Designing edge currents using mesoscopic patterning in chiral d-wave superconductors
Abstract
Chiral superconductors are topological as characterized by a finite Chern number and chiral edge modes. Direct fingerprints of chiral superconductivity are thus often taken to be spontaneous edge currents with associated magnetic signatures. However, a number of recent theoretical studies have shown that the total edge current along semi-infinite edges is greatly reduced or even vanishes in many scenarios for all pairing symmetries except chiral p-wave, thus impeding experimental detection. We demonstrate how mesoscopic finite-sized samples can be designed to give rise to a shape- and size-dependent strong enhancement of the chiral edge currents and their generated orbital magnetic moment and magnetic fields. In particular, we find that low rotational symmetry systems, such as pentagons and hexagons, give rise to the largest currents, while circular disks also generate large currents but in the opposite direction. We estimate the resulting magnetic fields to be as large as 0.01-0.5 mT, with a magnetic moment approaching μB/2 per Cooper pair (Bohr magneton μB). The current and magnetic signatures diverge with shrinking system sizes, eventually cut off by finite-size suppression of chiral superconductivity.

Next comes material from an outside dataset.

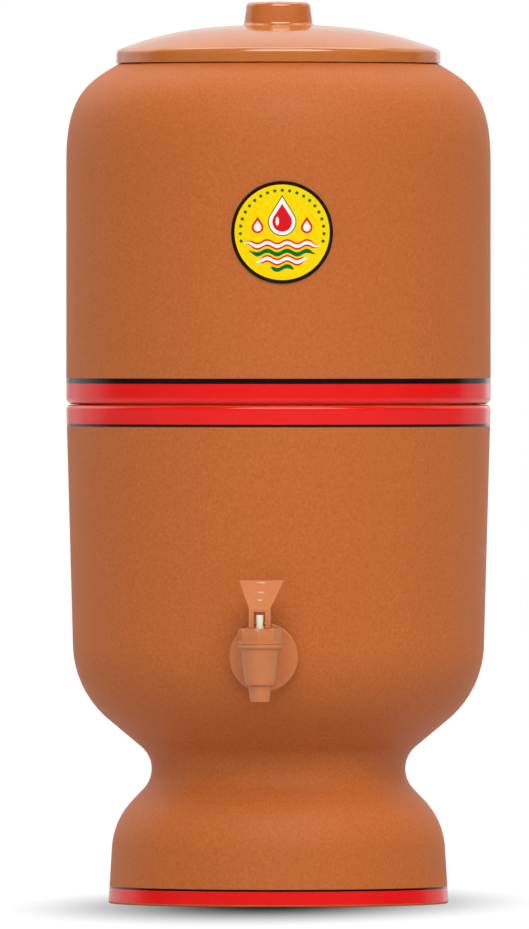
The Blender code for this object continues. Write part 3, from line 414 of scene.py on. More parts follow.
finishes = {
    "clay": {"dark": (179, 87, 29), "light": (203, 118, 62), "patch": (191, 103, 46), "patchShare": 0.2,
             "grainSize": 2100.0, "patchSize": 16.0, "roughness": (0.44, 0.6), "specular": 0.18,
             "bumpStrength": 0.6, "bumpDepth": 0.0001},
    "redEnamel": {"dark": (233, 15, 11), "light": (238, 19, 15), "patch": (235, 17, 13), "patchShare": 0.4,
                  "grainSize": 300.0, "patchSize": 30.0, "roughness": (0.14, 0.2), "specular": 0.45,
                  "bumpStrength": 0.3, "bumpDepth": 0.00004},
    "blackEnamel": {"dark": (10, 0, 0), "light": (14, 1, 1), "patch": (12, 0, 0), "patchShare": 0.4,
                    "grainSize": 300.0, "patchSize": 30.0, "roughness": (0.12, 0.18), "specular": 0.3,
                    "bumpStrength": 0.3, "bumpDepth": 0.00004},
    "lidPlastic": {"dark": (198, 110, 42), "light": (204, 116, 46), "patch": (201, 112, 44),
                   "patchShare": 0.4, "grainSize": 260.0, "patchSize": 22.0, "roughness": (0.1, 0.16),
                   "specular": 1.0, "bumpStrength": 0.05, "bumpDepth": 0.00003},
    "tapPlastic": {"dark": (199, 117, 67), "light": (207, 126, 74), "patch": (201, 121, 71),
                   "patchShare": 0.4, "grainSize": 700.0, "patchSize": 60.0, "roughness": (0.28, 0.36),
                   "specular": 0.4, "bumpStrength": 0.3, "bumpDepth": 0.00005},
    # paler than the tap's plastic as a painted highlight on the lever's thumb ridges, and glossier as their
    # real polish
    "polishedTapPlasticPaintedHighlight": {"dark": (214, 144, 102), "light": (222, 154, 112), "patch": (218, 148, 106),
                       "patchShare": 0.4, "grainSize": 700.0, "patchSize": 60.0, "roughness": (0.16, 0.22),
                       "specular": 0.6, "bumpStrength": 0.1, "bumpDepth": 0.00003},
    "creamPlastic": {"dark": (232, 230, 210), "light": (240, 239, 221), "patch": (234, 233, 214),
                     "patchShare": 0.4, "grainSize": 500.0, "patchSize": 50.0, "roughness": (0.32, 0.42),
                     "bumpStrength": 0.2, "bumpDepth": 0.00004, "subsurface": 0.1},
    "candleCeramic": {"dark": (226, 220, 206), "light": (242, 238, 228), "patch": (230, 222, 204),
                      "patchShare": 0.5, "grainSize": 900.0, "patchSize": 30.0, "roughness": (0.82, 0.95),
                      "bumpStrength": 0.6, "bumpDepth": 0.00012},
    "carbon": {"dark": (26, 26, 28), "light": (44, 44, 47), "patch": (32, 32, 34), "patchShare": 0.4,
               "grainSize": 800.0, "patchSize": 40.0, "roughness": (0.8, 0.95),
               "bumpStrength": 0.7, "bumpDepth": 0.00015},
    "rubber": {"dark": (34, 34, 36), "light": (46, 46, 48), "patch": (52, 51, 50), "patchShare": 0.3,
               "grainSize": 700.0, "patchSize": 60.0, "roughness": (0.6, 0.75),
               "bumpStrength": 0.4, "bumpDepth": 0.00006},
    "silicone": {"dark": (222, 218, 208), "light": (232, 228, 220), "patch": (226, 222, 212),
                 "patchShare": 0.4, "grainSize": 500.0, "patchSize": 60.0, "roughness": (0.45, 0.55),
                 "bumpStrength": 0.2, "bumpDepth": 0.00004, "subsurface": 0.3},
    # tinted brown, so that the lever pin's ends stand out less beside the stem
    "steel": {"dark": (146, 104, 82), "light": (160, 118, 96), "patch": (152, 110, 88), "patchShare": 0.4,
              "grainSize": 1500.0, "patchSize": 80.0, "roughness": (0.42, 0.52),
              "bumpStrength": 0.3, "bumpDepth": 0.00003, "metallic": 1.0},
}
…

We extract the full phase diagram as a function of temperature and system size for different geometries, including competing superconducting orders. In geometries strongly suppressing only one of the d-wave components, we find an additional heat capacity jump, as large as 10\% of the bulk normal-superconducting transition, marking the transition between a chiral and a nodal d-wave state. This further acts as an indirect signature of chiral superconductivity. Our results are relevant for system sizes on the order of tens to hundreds of coherence lengths, and highlight mesoscopic patterning as a viable route to experimentally identify chiral d-wave superconductivity.